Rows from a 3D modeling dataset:
## start

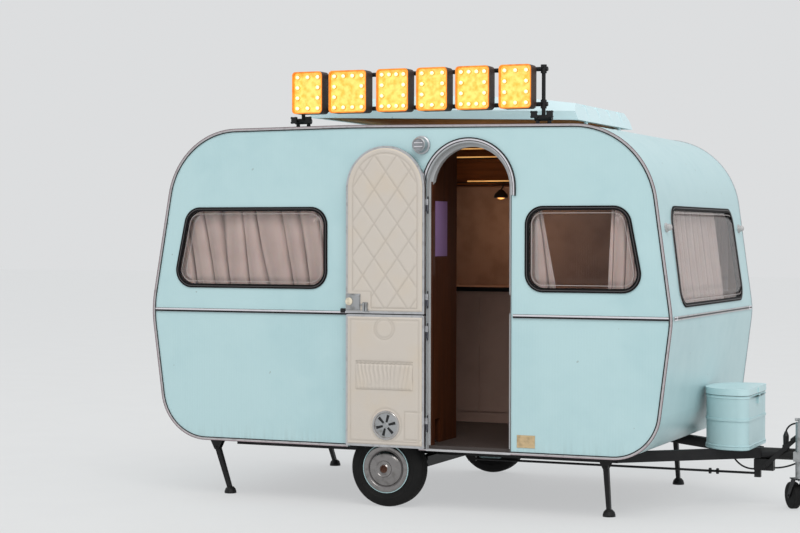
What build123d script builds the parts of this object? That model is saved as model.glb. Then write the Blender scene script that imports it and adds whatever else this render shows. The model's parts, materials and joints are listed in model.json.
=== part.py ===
"""A small touring caravan, parked on its wheels, four corner steadies and jockey wheel.

Sizes are in millimetres. While it is drawn, X runs forward from the axle, Y to the left
from the centre plane and Z up from the ground. export() moves the origin to the middle
of the overall length. The stable door on the right side stands open, folded flat.
"""

import math
import os

from build123d import *

# Overall
BODY_WIDTH = 1914.0
WALL = 28.0
HALF = BODY_WIDTH / 2
INNER = HALF - WALL
FLOOR_THICKNESS = 26.0
BODY_BOTTOM = 343.0
WAIST_HEIGHT = 1113.0
NOSE_X = 2660.0
TAIL_X = -1517.0
MID_X = (NOSE_X + TAIL_X) / 2
SEAT = 0.3
FAR = 4000.0
PIN_CLEARANCE = 0.05

# Side outline of the body: x, z and corner radius, from the rear foot clockwise
OUTLINE = [
    (-1414, BODY_BOTTOM, 300),
    (-1517, 1120, 650),
    (-1335, 2180, 458),
    (-200, 2190, 6000),
    (1547, 2166, 480),
    (1695, 1105, 420),
    (1600, BODY_BOTTOM, 270),
]
REAR_WALL_FOOT_X = -1140.0
REAR_WALL_TOP_X = -940.0
FRONT_WALL_FOOT_X = 1310.0
FRONT_WALL_TOP_X = 1140.0

# Windows: outer corners of the rubber as x and z, with one corner radius
WINDOW_RADIUS = 105.0
RUBBER_WIDTH = 24.0
RUBBER_LIP = 12.0
RUBBER_PROUD = 6.0
PANE_THICKNESS = 4.0
PANE_BULGE = 16.0
PANE_STEP = 14.0
PANE_SEAT_DEPTH = 6.0
PANE_TAPER = 60
REAR_SIDE_WINDOW = [(-1376, 1247), (-1276, 1724), (-352, 1724), (-352, 1247)]
FRONT_SIDE_WINDOW = [(855, 1247), (855, 1724), (1448, 1724), (1542, 1247)]
# End windows: bottom half width, top half width, bottom z, top z
FRONT_WINDOW = (749, 723, 1165, 1725)
REAR_WINDOW = (720, 700, 1255, 1735)

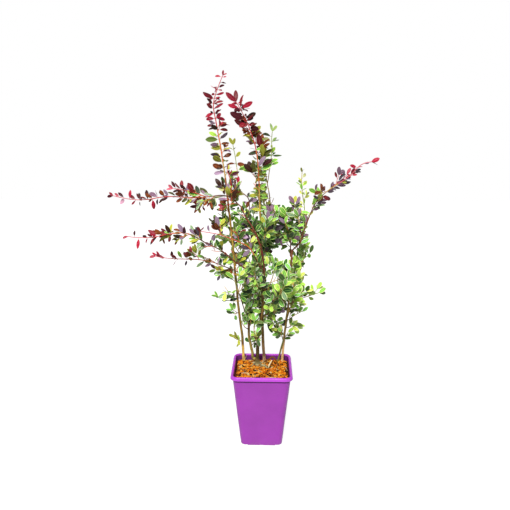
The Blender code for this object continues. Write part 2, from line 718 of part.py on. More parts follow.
def leaf_body(root, heading, side, length, width, sink, pad=0.0):
    """A leaf of four faces with a ridge from its root, in the twig, to its tip.

    A pad makes it larger all round, to keep its neighbours away.
    """
    bm = bmesh.new()
    normal = heading.cross(side)
    thickness = length * LEAF_THICKNESS_RATIO
    widest = root + heading * length * LEAF_WIDEST - normal * (thickness + pad)
    half = width / 2 + pad
    base = bm.verts.new(root - heading * sink + normal * pad)
    tip = bm.verts.new(root + heading * (length + pad) + normal * pad)
    left = bm.verts.new(widest - side * half)
    right = bm.verts.new(widest + side * half)
    for corners in ((base, left, tip), (base, tip, right), (base, right, left), (left, right, tip)):
        bm.faces.new(corners)
    return bm


def limb_body(limb, sides, pad=0.0):
    bm = bmesh.new()
    tube(bm, limb.path, [radius + pad for radius in limb.radii], sides, limb.first_normal)
    return bm


def fuse(obj, parts, solver):
    """Union of an object and a collection of parts, applied to the object."""
    modifier = obj.modifiers.new("fuse", "BOOLEAN")
    modifier.operation = "UNION"
    modifier.operand_type = "COLLECTION"
    modifier.collection = parts
    modifier.solver = solver
    apply_modifiers(obj)


def keep_largest_body(mesh, method):
    """Drop loose scraps and the shells of sealed hollows.

    The result is the place of an edge that isn't shared by two faces, or None.
    """
    bm = bmesh.new()
    bm.from_mesh(mesh)
    seen = set()
    bodies = []
    for face in bm.faces:
        if face in seen:
            continue
        body = []
        stack = [face]
        seen.add(face)
        while stack:
            current = stack.pop()
            body.append(current)
            for edge in current.edges:
                for near in edge.link_faces:
                    if near not in seen:
                        seen.add(near)
                        stack.append(near)
        bodies.append(body)
    bodies.sort(key=len, reverse=True)
    scraps = [face for body in bodies[1:] for face in body]
    bmesh.ops.delete(bm, geom=scraps, context="FACES")
    midway = [vertex for vertex in bm.verts if len(vertex.link_edges) == 2]
    bmesh.ops.dissolve_verts(bm, verts=midway)
    bmesh.ops.triangulate(bm, faces=bm.faces, ngon_method=method)
    bmesh.ops.dissolve_degenerate(bm, edges=bm.edges, dist=DEGENERATE_LENGTH)
    bmesh.ops.triangulate(bm, faces=bm.faces, ngon_method=method)
    faults = [edge.verts[0].co.copy() for edge in bm.edges if len(edge.link_faces) != 2]
    bm.to_mesh(mesh)
    bm.free()
    return faults[0] if faults else None


def make_mass(name, mass, space):
    """Fuse a mass; where that leaves a fault, the leaf nearest to it is dropped."""
    twigs, leaves = Grower(name, mass, space).grow()
    parts = bpy.data.collections.new(name + "_parts")
    bpy.context.scene.collection.children.link(parts)
    for twig in [*mass.forks, *twigs]:
        hold(parts, bare_object(name + "_twig", limb_body(twig, 3)))
    leaf_pieces = []
    for leaf in leaves:
        piece = bare_object(name + "_leaf", leaf_body(*leaf))
        hold(parts, piece)
        leaf_pieces.append((leaf[0], piece))
    material = principled(name + "_foliage", mass.colour, 0.5)
    fault = try_fusing(name, mass, parts, material)
    while fault is not None:
        leaf_pieces.sort(key=lambda entry: (entry[0] - fault).length)
        bpy.data.objects.remove(leaf_pieces.pop(0)[1], do_unlink=True)
        fault = try_fusing(name, mass, parts, material)
    for piece in list(parts.objects):
        bpy.data.objects.remove(piece, do_unlink=True)
    bpy.data.collections.remove(parts)


def hold(parts, piece):
    bpy.context.scene.collection.objects.unlink(piece)
    parts.objects.link(piece)


def try_fusing(name, mass, parts, material):
    """Fuse by each solver in turn, and give the last fault if none is clean."""
    fault = None
    for solver, method in FUSE_WAYS:
        obj = add_object(name, limb_body(mass.stem, 3), material)
        fuse(obj, parts, solver)
        fault = keep_largest_body(obj.data, method)
        if fault is None:
            return None
        bpy.data.objects.remove(obj, do_unlink=True)
    return fault


def main():
    clear_scene()
    make_pot(principled("pot_plastic", PURPLE, 0.42))
    make_potting_mix(principled("potting_mix", COIR, 0.95))
    limbs = make_limbs()
    masses = {name: Mass(spec, limbs) for name, spec in MASSES.items()}
    space = Space(limbs, masses)
    for name, mass in masses.items():
        make_mass(name, mass, space)


main()
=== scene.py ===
"""Looks of a japanese barberry in a square pot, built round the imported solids.

Lengths are in metres, +Z is up and the origin is under the middle of the pot.
Routes of limbs are given in millimetres, as in the part's source, and sizes of
pixels belong to a photograph 510 pixels wide.
"""

import math
import random

import bmesh
import bpy
from mathutils import Euler, Matrix, Quaternion, Vector, noise
from mathutils.bvhtree import BVHTree


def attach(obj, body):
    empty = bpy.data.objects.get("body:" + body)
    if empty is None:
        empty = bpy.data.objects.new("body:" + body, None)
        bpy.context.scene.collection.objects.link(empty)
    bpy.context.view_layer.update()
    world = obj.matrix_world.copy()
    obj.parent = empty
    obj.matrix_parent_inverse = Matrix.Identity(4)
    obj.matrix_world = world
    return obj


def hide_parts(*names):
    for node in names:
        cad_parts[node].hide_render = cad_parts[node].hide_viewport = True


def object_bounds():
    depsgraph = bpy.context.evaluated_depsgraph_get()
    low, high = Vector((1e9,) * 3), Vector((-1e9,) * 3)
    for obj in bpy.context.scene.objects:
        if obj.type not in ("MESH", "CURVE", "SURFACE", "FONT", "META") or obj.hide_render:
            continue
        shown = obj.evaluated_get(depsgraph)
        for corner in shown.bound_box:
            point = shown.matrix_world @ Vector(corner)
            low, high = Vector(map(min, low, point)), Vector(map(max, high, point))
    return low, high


MM = 0.001
UP = Vector((0.0, 0.0, 1.0))
AWAY = Vector((0.0, 1.0, 0.0))
GOLDEN_ANGLE = math.radians(137.5)
SOFT_CREASE = math.radians(60)
BARK_CREASE = math.radians(70)

# Camera
PHOTO_WIDTH = 510
FOCAL_PIXELS = 490
SENSOR_WIDTH = 36.0
CAMERA_PLACE = (0.0146, -1.138, 0.7125)
CAMERA_TILT = math.radians(78)
CAMERA_TURN = math.radians(1.6)

# Light
AMBIENT_STRENGTH = 0.40
BACKDROP_STRENGTH = 1.0
KEY_STRENGTH = 3.0
KEY_FROM = (-0.15, -0.88, 0.85)
KEY_ANGLE = math.radians(16)
FLOOR_HALF = 6.0
FLOOR_COLOUR = (0.24, 0.24, 0.24)
FLOOR_GLOW = 0.90

# Pot, as in the part's source
POT_HEIGHT = 0.190
RIM_HALF = 0.075
RIM_DROP = 0.0085
RIM_SKIN = 0.0016
BODY_TOP_HALF = 0.0695
BODY_FOOT_HALF = 0.051
POT_WALL = 0.0024
POT_FLOOR = 0.0045
CORNER_TOP = 0.014
CORNER_FOOT = 0.012
FOOT_LIFT = 0.0025
FOOT_INNER = 0.034
NOTCH_WIDTH = 0.009
NOTCH_DEPTH = 0.006
NOTCH_HEIGHT = 0.0014
DRAIN_RADIUS = 0.0038
DRAIN_PLACE = 0.0375
DRAIN_CUT = 0.020
DRAIN_SIDES = 24
CORNERS = ((-1, -1), (-1, 1), (1, -1), (1, 1))
CORNER_STEPS = 12
SIDE_STEPS = 10
LIP_STEPS = 6
WALL_STEPS = 16
WALL_WOBBLE = 0.00035
LIP_SHADE = 0.0052
LIP_SHADE_DEPTH = 0.0010
STEP_CLEAR = 0.001
FOOT_ROUND = 0.0020
FOOT_STEPS = 5
WALL_FOOT = 0.0030
SKIN_CORNER = 0.0012
SKIN_INSET = 0.0004
SKIRT_CLEAR = 0.0006
SKIRT_DRAFT = 0.0002
SKIRT_RISE = 0.0030
LIP_ROUND = 0.0034
LIP_PLACE = 0.0044
MOUTH_ROUND = 0.0022
LEAST_CORNER = 0.004
WOBBLE_FROM = 0.02
WOBBLE_ACROSS = 14
WOBBLE_UP = 9
WALL_SLOT, PAINTED_HIGHLIGHT_SLOT, PAINTED_SHADE_SLOT = range(3)

# Potting mix
SOIL_EDGE = 0.1735
SOIL_TOP = 0.1775
SOIL_CELLS = 84
SOIL_ROUGHNESS = 0.0016
SOIL_SINK = 0.4
SOIL_NOISE = (130, 320)
DOME_POWER = 6
SPOT_CORNER = 0.010
NOISE_SHARES = (0.6, 0.4)

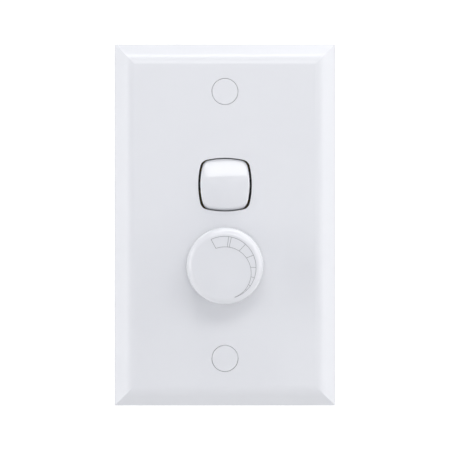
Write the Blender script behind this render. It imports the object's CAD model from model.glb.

## end

EXERCISE PROMPT →
Please print exactly, and only, the lines from the line with "space = Space(limbs, masses)" to the line with "obj.parent = empty", both included.

RESPONSE TO THIS EXERCISE →
    space = Space(limbs, masses)
    for name, mass in masses.items():
        make_mass(name, mass, space)


main()
=== scene.py ===
"""Looks of a japanese barberry in a square pot, built round the imported solids.

Lengths are in metres, +Z is up and the origin is under the middle of the pot.
Routes of limbs are given in millimetres, as in the part's source, and sizes of
pixels belong to a photograph 510 pixels wide.
"""

import math
import random

import bmesh
import bpy
from mathutils import Euler, Matrix, Quaternion, Vector, noise
from mathutils.bvhtree import BVHTree


def attach(obj, body):
    empty = bpy.data.objects.get("body:" + body)
    if empty is None:
        empty = bpy.data.objects.new("body:" + body, None)
        bpy.context.scene.collection.objects.link(empty)
    bpy.context.view_layer.update()
    world = obj.matrix_world.copy()
    obj.parent = empty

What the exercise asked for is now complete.